The IRS Takes Action on RHIO Tax-Exemption Applications; Offers Guidance to New RHIOs
After a long period of inaction, the Internal Revenue Service (IRS) has recently begun issuing Section 501(c)(3) determination letters to regional health information organizations (RHIOs). The IRS has also released a series of frequently asked questions (FAQs) regarding RHIOs on its Web site. Together, these moves represent the first action by the IRS regarding RHIOs in over two years, during which tax-exemption applications for RHIOs and other organizations engaged in health information exchange activities had languished at the IRS national office, and also offer some guidance to new RHIOs seeking qualification under Section 501(c)(3).
Background
Generally, a RHIO is dedicated to facilitating the exchange of health information and technology to improve the safety, quality, accessibility, availability and efficiency of health care within a particular community. More specifically, a RHIO serves to enable health care providers and community residents to conveniently share and access patients’ clinical data, i.e., a patient’s electronic health records (EHR) more effectively and efficiently, and may act as a central health data collection agency. The activities of a RHIO may also include education and research projects, as well as creating and operating secure communication systems that support the exchange of health information, data and studies.
Tax exemption
While the IRS had previously recognized some RHIOs as Section 501(c)(3) organizations, the agency had over the past two years delayed the determination of tax-exempt status for all RHIOs. Part of this delay may have been due to new RHIOs that hastily filled out exemption applications without full consideration of what is required to achieve recognition of Section 501(c)(3) status, specifically whether the organizations’ activities furthered one or more of the purposes enumerated in Section 501(c)(3). As a result, the IRS had flagged all RHIO tax-exemption applications and transferred them to the national office, pending final review. The IRS issued numerous statements over the past two years stating its intention to act on the pending RHIO tax-exemption applications; but, until recently, it had taken no definitive action.
IRS takes action
In addition to issuing Section 501(c)(3) determination letters to at least two RHIOs—CalRHIO in California and CareSpark in Tennessee—the IRS also recently posted a series of FAQs on its Web site regarding RHIOs. (See Regional Health Information Organization (RHIO) Frequently Asked Questions.)

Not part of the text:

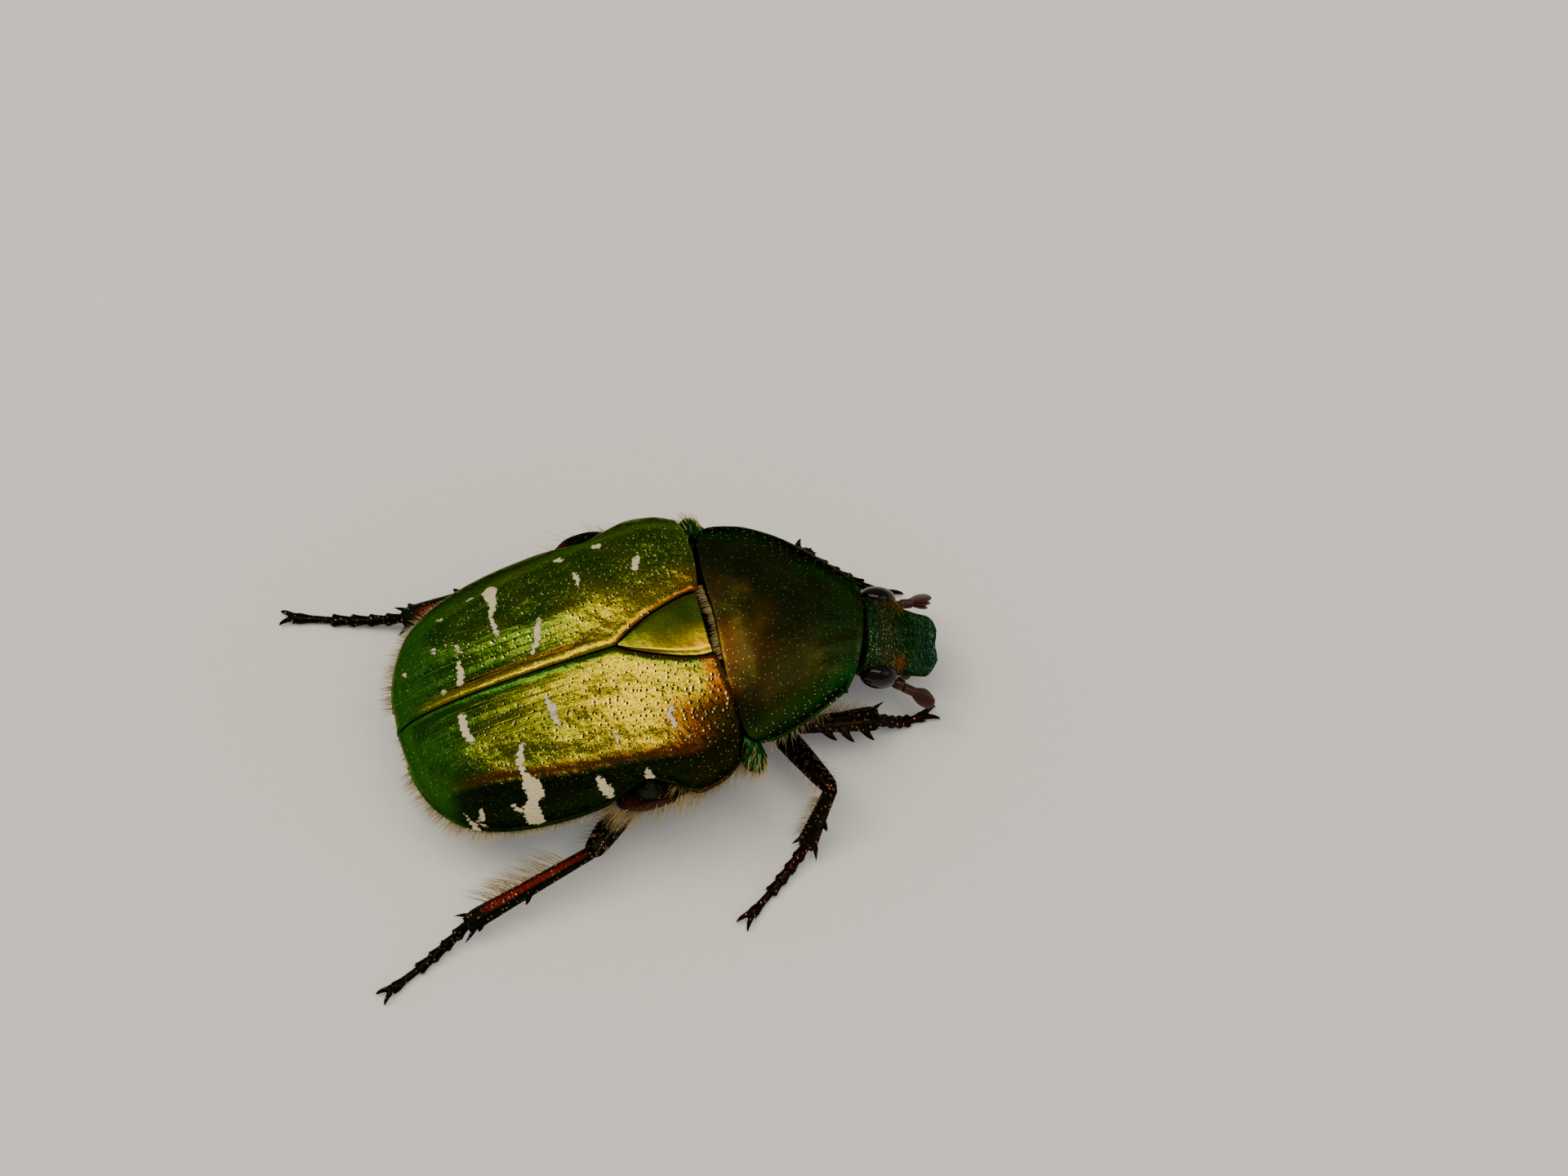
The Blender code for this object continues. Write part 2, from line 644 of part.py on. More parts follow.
def antenna(side):
    """A bent stalk of short joints and a club of three leaves."""
    sign = 1 if side == "left" else -1
    root = mirrored(ANTENNA_ROOT, sign)
    elbow = root + mirrored(ANTENNA_ELBOW, sign)
    neck = elbow + mirrored(ANTENNA_NECK, sign)
    tip = neck + mirrored((CLUB_LENGTH, CLUB_SPREAD, 0), sign)
    matrix = head_matrix()
    up = matrix.to_3x3() @ Vector((0, 0, 1))
    scape_end = matrix @ (elbow + Vector((0.1, 0, 0)))
    pieces = [
        limb("scape", matrix @ root, scape_end, SCAPE_RADII, around=8, rings=4),
        limb("stalk", matrix @ elbow, matrix @ neck, STALK_RADII, around=8, rings=8),
        antenna_club("club", matrix @ neck.lerp(tip, -0.12), matrix @ tip, up),
    ]
    return fuse(f"{side}_antenna", pieces)


def palp(side):
    """A short jointed mouth feeler under the front of the head."""
    sign = 1 if side == "left" else -1
    matrix = head_matrix()
    root, tip = matrix @ mirrored(PALP_ROOT, sign), matrix @ mirrored(PALP_TIP, sign)
    return limb(f"{side}_palp", root, tip, PALP_RADII, around=8)


def joint_plane(before, joint, after):
    """The plane's normal that halves the bend at a joint."""
    into, out = (joint - before).normalized(), (after - joint).normalized()
    return (into + out).normalized()


def femur(leg):
    """The thigh, cut flat where it meets its socket and at the knee."""
    socket, knee, ankle, _ = leg_points(leg)
    out = (knee - socket).normalized()
    r = LEGS[leg]["femur"]
    profile = ((0, r * 0.72), (0.35, r), (0.75, r * 0.86), (1, r * 0.62))
    start, end = socket + out * 0.2, knee + out * 0.22
    thigh = limb(f"{leg}_femur", start, end, profile, flat=THIGH_FLATNESS, around=12, rings=8)
    trim(thigh, socket + out * (COXA_REACH + GAP / 2), -out)
    bend = joint_plane(socket, knee, ankle)
    return trim(thigh, knee - bend * GAP / 2, bend)


def tibia(leg):
    """The shin, with its outer teeth and the spurs at its end."""
    socket, knee, ankle, _ = leg_points(leg)
    along = (ankle - knee).normalized()
    side, rise = frame_along(along)
    outward = side if side.y * ankle.y > 0 else -side
    r = LEGS[leg]["tibia"]
    fore = leg.endswith("fore")
    middle, last = (0.95, 1.1) if fore else (0.82, 1.0)
    profile = ((0, r * 0.72), (0.12, r * 0.78), (0.6, r * middle), (1, r * last))
    shin = limb("shin", knee - along * 0.18, ankle + along * 0.25, profile, flat=LIMB_FLATNESS, rings=8)
    bend = joint_plane(socket, knee, ankle)
    trim(shin, knee + bend * GAP / 2, -bend)
    wrist = wrist_plane(leg)
    trim(shin, ankle - wrist * GAP / 2, wrist)
    length = (ankle - knee).length
    pieces = [shin]
    reach = FORE_TOOTH_REACH if fore else OTHER_TOOTH_REACH
    for place in FORE_TEETH if fore else OTHER_TEETH:
        root = knee + along * length * place + outward * r * 0.4
        tip = root + outward * reach + along * 0.28
        pieces.append(spike("tooth", root - along * 0.1, tip, TOOTH_RADIUS))
    for turn in (-1,) if fore else (-1, 1):
        root = ankle - along * 0.32 + outward * turn * r * 0.55 - rise * 0.08
        tip = ankle + along * SPUR_REACH + outward * turn * (r + 0.24) - rise * 0.12
        pieces.append(spike("spur", root, tip, SPUR_RADIUS))
    return fuse(f"{leg}_tibia", pieces)


def wrist_plane(leg):
    """The direction across which a shin and its foot are parted."""
    _, knee, ankle, _ = leg_points(leg)
    return joint_plane(knee, ankle, tarsus_line(leg)(0.2))


def tarsus_line(leg):
    """The foot's centreline from ankle to claw root, falling to the floor and then lying along it."""
    _, _, ankle, foot = leg_points(leg)
    touch = ankle.lerp(foot, TARSUS_LANDING)
    touch.z = FLOOR_SOLE - 0.12

    def at(share):
        s = min(max(share, 0.0), 1.0)
        first, second = ankle.lerp(touch, s), touch.lerp(foot, s)
        return first.lerp(second, s)

    return at


def tarsus(leg):
    """Five flaring foot joints and two claws, cut flat where they stand on the floor."""
    line = tarsus_line(leg)
    pieces, begin = [], 0.0
    thin, thick = TARSUS_RADII
    short, long = ((0, thin), (0.7, thick), (1, thin)), ((0, thin), (0.5, thin), (0.85, thick), (1, thin))
    for i, share in enumerate(TARSUS_SEGMENTS):
        start, end = line(begin), line(begin + share)
        direction = (end - start).normalized()
        profile = short if i < len(TARSUS_SEGMENTS) - 1 else long
        pieces.append(limb(f"joint_{i}", start - direction * TARSUS_OVERLAP, end, profile, around=8, rings=5))
        begin += share
    end, before = line(1.0), line(0.9)
    forward = (end - before).normalized()
    flat_forward = Vector((forward.x, forward.y, 0)).normalized()
    for turn in (-1, 1):
        aim = Matrix.Rotation(turn * CLAW_SPREAD, 3, "Z") @ flat_forward
        tip = end + aim * CLAW_LENGTH
        tip.z = CLAW_TIP_HEIGHT
        root = end - flat_forward * TARSUS_OVERLAP
        root.z = max(root.z, FLOOR_SOLE)
        pieces.append(limb("claw", root, tip, CLAW_RADII, bow=CLAW_BOW, around=6, rings=5))
    foot = fuse(f"{leg}_tarsus", pieces)
    wrist = wrist_plane(leg)
    trim(foot, Vector(LEGS[leg]["ankle"]) + wrist * GAP / 2, -wrist)
    return largest_body(trim(foot, (0, 0, 0), (0, 0, -1)))


def finish_material(name, look):
    colour, roughness, metallic = look
    material = bpy.data.materials.new(name)
    material.use_nodes = True
    shader = material.node_tree.nodes["Principled BSDF"]
    shader.inputs["Base Color"].default_value = (*colour, 1)
    shader.inputs["Roughness"].default_value = roughness
    shader.inputs["Metallic"].default_value = metallic
    return material


def dress(obj, look, collection):
    """Gives a finished piece its material, smooth shading and place in the beetle's collection."""
    obj.data.materials.clear()
    obj.data.materials.append(finish_material(obj.name, look))
    obj.data.transform(Matrix.Translation(STAND_SHIFT * MM))
    obj.data.shade_smooth()
    obj.data.set_sharp_from_angle(angle=math.radians(40))
    bpy.context.scene.collection.objects.unlink(obj)
    collection.objects.link(obj)


def main():
    for obj in list(bpy.data.objects):
        bpy.data.objects.remove(obj)
    beetle = bpy.data.collections.new("rose_chafer")
    bpy.context.scene.collection.children.link(beetle)
    for side in ("left", "right"):
        dress(wing_case(side), CUTICLE["green"], beetle)
        dress(side_plate(side), CUTICLE["green"], beetle)
        dress(eye(side), EYE_BLACK, beetle)
        dress(antenna(side), HORN_BROWN, beetle)
        dress(palp(side), HORN_BROWN, beetle)
    dress(scutellum(), CUTICLE["green"], beetle)
    dress(pronotum(), CUTICLE["bronze"], beetle)
    dress(prosternum(), DARK_CUTICLE, beetle)
    dress(thorax(), DARK_CUTICLE, beetle)
    dress(abdomen(), DARK_CUTICLE, beetle)
    dress(head(), CUTICLE["green"], beetle)
    for leg in LEGS:
        for piece in (femur(leg), tibia(leg), tarsus(leg)):
            dress(piece, DARK_CUTICLE, beetle)


main()
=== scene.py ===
"""Rose chafer: the looks of a still, life-size beetle, modelled over its solid frame.

Lengths are in millimetres in the beetle's own frame, where x = 0 is the front edge of the wing cases, y = 0
their seam and z = 0 the floor. Each finished piece is set into the frame's metres once, by its mesh. The
beetle faces +X.
"""

import math
from functools import partial

import bpy
import numpy as np
from bpy.props import FloatProperty, FloatVectorProperty, IntProperty, PointerProperty
from mathutils import Matrix, Vector


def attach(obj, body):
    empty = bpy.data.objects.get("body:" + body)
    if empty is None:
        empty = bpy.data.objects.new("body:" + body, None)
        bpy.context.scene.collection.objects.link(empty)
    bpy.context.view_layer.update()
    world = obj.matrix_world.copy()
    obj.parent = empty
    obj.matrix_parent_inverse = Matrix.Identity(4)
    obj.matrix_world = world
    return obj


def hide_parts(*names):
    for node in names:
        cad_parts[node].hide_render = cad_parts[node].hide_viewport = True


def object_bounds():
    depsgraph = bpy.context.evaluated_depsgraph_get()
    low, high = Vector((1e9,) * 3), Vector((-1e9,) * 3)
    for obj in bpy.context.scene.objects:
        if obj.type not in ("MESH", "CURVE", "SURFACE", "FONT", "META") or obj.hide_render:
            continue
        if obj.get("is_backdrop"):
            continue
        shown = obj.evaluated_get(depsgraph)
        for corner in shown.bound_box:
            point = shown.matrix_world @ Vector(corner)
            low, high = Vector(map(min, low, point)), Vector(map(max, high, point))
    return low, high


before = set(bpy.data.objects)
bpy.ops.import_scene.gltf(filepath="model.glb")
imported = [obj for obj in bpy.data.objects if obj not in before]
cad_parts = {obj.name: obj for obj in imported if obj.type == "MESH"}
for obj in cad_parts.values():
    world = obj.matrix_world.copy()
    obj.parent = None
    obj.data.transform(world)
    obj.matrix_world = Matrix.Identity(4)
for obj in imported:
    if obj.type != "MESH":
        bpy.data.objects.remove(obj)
FRAME_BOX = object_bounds()

bl_info = {
    "name": "Rose Chafer",
    "version": (1, 0, 0),
    "blender": (4, 5, 0),
    "location": "3D View > Sidebar > Chafer",
    "description": "Builds a life-size rose chafer with metallic wing cases, chalky marks and golden hair",
    "category": "Add Mesh",
}

MM = 0.001
# The place of the beetle's own origin in the frame.
STAND = np.array((3.004, 0.642, 0.0))
SIDES = (("left", 1), ("right", -1))
UP = (0, 0, 1)

# Wing cases and scutellum. A pair is a place along and the size there.
WING_CASE_FRONT = 0.36
WING_CASE_LENGTH = 10.96
WING_CASE_ARCH = 2.5
WING_CASE_END = 4.1
WING_CASE_END_HEIGHT = 4.4
WING_CASE_FALL = 2.6
WING_CASE_CREST = 7.75
WING_CASE_HALF_WIDTHS = (
    (-11, 4.5), (-6, 4.62), (-4.6, 4.58), (-3.6, 4.38), (-2.9, 4.24),
    (-2.1, 4.55), (-1.3, 4.88), (-0.5, 4.75), (0.4, 4.2),
)
WING_CASE_RIMS = (
    (-11, 4.35), (-8.2, 4.6), (-6, 4.95), (-4.6, 5.3), (-3.6, 5.9),
    (-2.9, 6.2), (-2.1, 5.7), (-1.3, 5.0), (-0.6, 5.1), (0.4, 5.6),
)
FLANK_RIB = ((-10.4, 2.5), (-9.3, 2.75), (-7.9, 2.95), (-5.2, 3.5), (-2.5, 3.85), (-1.2, 4.0), (0.3, 3.6))
SEAM_GAP = 0.03
SCUTELLUM_LENGTH = 2.6
SCUTELLUM_HALF_WIDTH = 1.08
SHELL_WALL = 0.3
SHELL_BEVEL = 0.03
SHARP_ANGLE = math.radians(50)

# Pronotum and prosternum, by the place forward of the pronotum's base.
PRONOTUM_BASE = 0.5
PRONOTUM_LENGTH = 4.95
PRONOTUM_ARCH = 2.3
PRONOTUM_TURN_BASE = math.radians(-3)
PRONOTUM_TURN_FRONT = math.radians(-17)
PRONOTUM_HALF_WIDTHS = (
    (0, 3.68), (0.6, 3.84), (1.3, 3.76), (2.2, 3.42), (3.1, 2.88), (4.0, 2.22), (4.95, 1.5),
)
PRONOTUM_CRESTS = ((0, 7.5), (1, 7.5), (2, 7.25), (3, 6.75), (4, 6.0), (4.95, 5.15))
PRONOTUM_RIMS = ((0, 5.5), (1, 5.15), (2, 4.75), (3, 4.4), (4, 4.15), (4.95, 4.0))
PROSTERNUM_BELLIES = ((0, 3.0), (1, 2.6), (2, 2.4), (3, 2.45), (4, 2.75), (4.95, 3.1))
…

The FAQs are short and light on detail, but they do clarify that the IRS’ decision to take action on RHIO Section 501(c)(3) tax-exemption applications stems from the passage of the American Recovery and Reinvestment Act of 2009 (the Act), which contained a number of provisions providing funding to encourage the proliferation of the use of health information exchange and technology and, in some cases, mandating the use of EHRs. For more information regarding the Act, health information technology and EHRs, please see our Feb. 2009 advisory: "Carrots and Sticks: The Stimulus Package Promotes Health Information Technology."
Tax exemptions based on lessening the burdens of government
In the FAQs, the IRS notes that by passing the Act, Congress “recognized that facilitating health information exchange and technology is important to the delivery of health care and reducing the costs of health care delivery and administration.” The IRS also points to legislative history of the Act, which acknowledges that organizations such as RHIOs that are formed to facilitate the exchange of health information and technology may qualify as Section 501(c)(3) organizations specifically because they lessen the burdens of government.
While RHIOs may qualify for Section 501(c)(3) status on several different legal bases, including the promotion of health, engaging in scientific research and/or engaging in charitable activities by providing services below cost, the IRS’ decision to recognize lessening the burdens of government as an independent basis by which some RHIOs may qualify for Section 501(c)(3) status represents an important move by the IRS and may be attractive to some RHIOs whose activities may not clearly further one of the other purposes described in Section 501(c)(3).
Pending and future RHIO tax-exemption applications
The FAQs indicate that the IRS is in the process of reviewing all pending and new RHIO tax-exemption applications in light of Section 501(c)(3) requirements and the Act and expects to process most of the pending RHIO tax-exemption applications in the next several months. The IRS states that it will issue Section 501(c)(3) determination letters to RHIOs based upon the facts and circumstances set forth in each RHIO’s tax-exemption application, so the IRS’ willingness to take action on pending and new RHIO applications does not guarantee that a RHIO will necessarily qualify for Section 501(c)(3) status. Rather, every RHIO will still need to comply with all the requirements for qualification for Section 501(c)(3) status and will also need to consider carefully how its activities specifically further one or more of the purposes described in Section 501(c)(3), including whether its activities may lessen the burdens of government.